Oct 10, 2016

Stock Market or Shock Market?

R Jayaraman

Very few of us are not tempted to enter the share market. The majority (or the losing majority) is forever itching to try its hand at the hustings. In some unfortunate cases this “hand” soon becomes a leg, followed by the shirt, the pant, the house and thus it goes the litany of woes. In spite of the very few big bulls like Harshad Mehta, Jhunjhunwalla, Sucheta and other Dalals, Ketan Parekh actually seemed to have made money and then come to grief. It is much like buying a lottery ticket – once bought, return to buy.

What lures people to the stock market, aka shock market? To be sure the lure of lucre. Moolah is what some people are after and the sooner they can accumulate it the better. What they don’t realise is that, as any operator at the Reno, Las Vegas and Goa casinos knows fully well, you can never win against the house, the odds are always stacked against the individual. Once I played the over 7/ under 7, I won the first two rounds, accumulated a decent three figure amount, and then continued. Sure enough the green changed hands and I was left with an empty hand. One should know when to stop. My suspicion was that the croupier allowed me to win and then turned the tables. This is where the dilemma is. The one who knows when to stop also decides never to start!

After the demat system kicked off in India the operators became far more circumspect in trying their antics. With SEBI also coming down hard, it is now very difficult to do the many things that used to happen routinely in stock markets. The demat system has made many punters turn to the share market to “have a go at it”. Only, they realise too late, they will be the ones to go.

For those who wish to stay the long run the stock market is a hospitable place. While no one has found out the secrets of why the markets operate the way they do, there are some smart people, like Warren Buffet, who seem to have learnt the ropes, and kept it out of their necks. Buffet has consistently beaten the market, but I don’t think he has shared his secret, if he has figured it out.There are some important points about the way the markets move. For one, when there is a serious political or economic event the market moves down, and this movement is agnostic.

When there is a boom even a donkey starts running fast. Dud shares start doing well and sections of punters start getting into these. This is a potentially wrong move. Some punters stick to the BSE 30 or the NSE 50. This is a sure shot policy for long time gains, but such punters, also known as investors are rare. Take, for example, scrips like Maruti, HUL, MRF, Eicher, Hero, Grasim, Ultratech – some of the stars in the market for many years, and the Birla companies that came in later.

So what is the secret of negotiating the stock markets without getting shocked? Some tips. Buy into “good” investment grade shares. In a booming market, sell and shift to new scrips which are on the upswing. In such markets one will have to sense the short term peaks and sell out at these, and then come back to buy these scrips once again . In short, in a booming market, maximise your profit by scrips hopping and profit skimming. Profit skimming is a method to pull out some part of your profits which you constantly make by scrip hunting and salt it away on a fixed type of investment like a mutual fund or FD or debenture. This way when the downturn arrives – what goes up must come down – you can lose out on the existing exposure but your salted away kitty will be untroubled. This could be your saviour in times of recession.

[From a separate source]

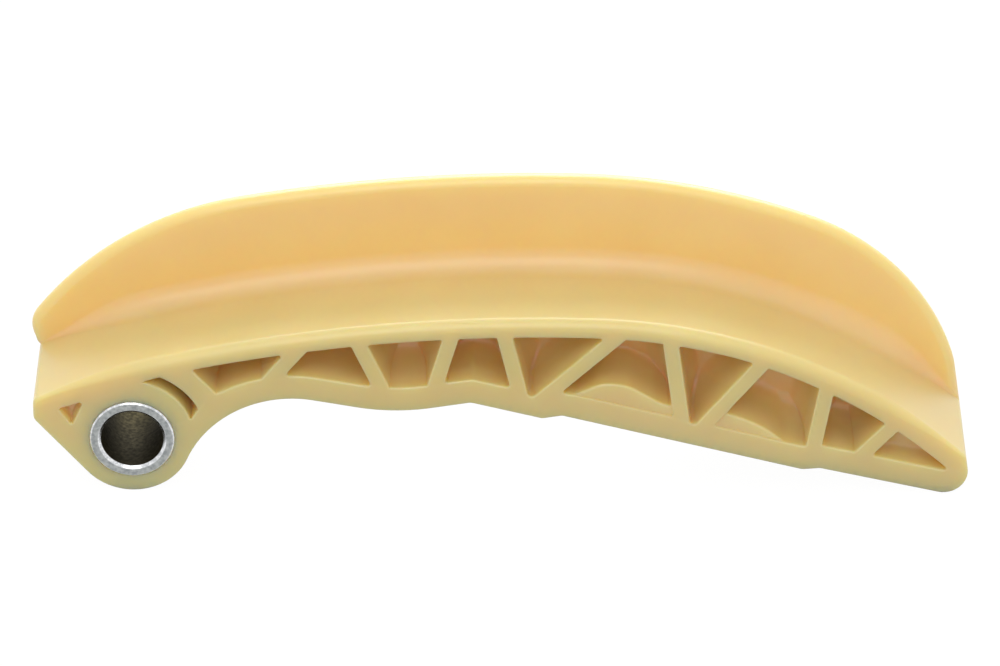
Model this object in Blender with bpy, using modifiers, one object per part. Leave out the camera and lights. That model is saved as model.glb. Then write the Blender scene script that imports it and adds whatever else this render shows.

The investor will neither buy nor sell at any point – he will buy IPO’s from the company through applications etc and as soon as the shares are allotted, put it into demat and forget about it . Much like what Hero Honda used to advertise – fill it, shut it, forget it. He will live off the market returns – capital appreciation through stock splits, bonus shares, rights issues etc, and regular returns through the dividend route. The usual long term yield for such investors is about 5 to 6 % in the long term and a bit more in the longer term.

The Good to Great companies returned 17 per cent compounded on their share prices over 35 years, between 1965 and 2000. If you had owned shares in any of these 11 companies, and CASHED OUT at the end of 2000, then you would have received 471 USD per dollar you invested in 1965. Dream Big, but invest wisely, all the best.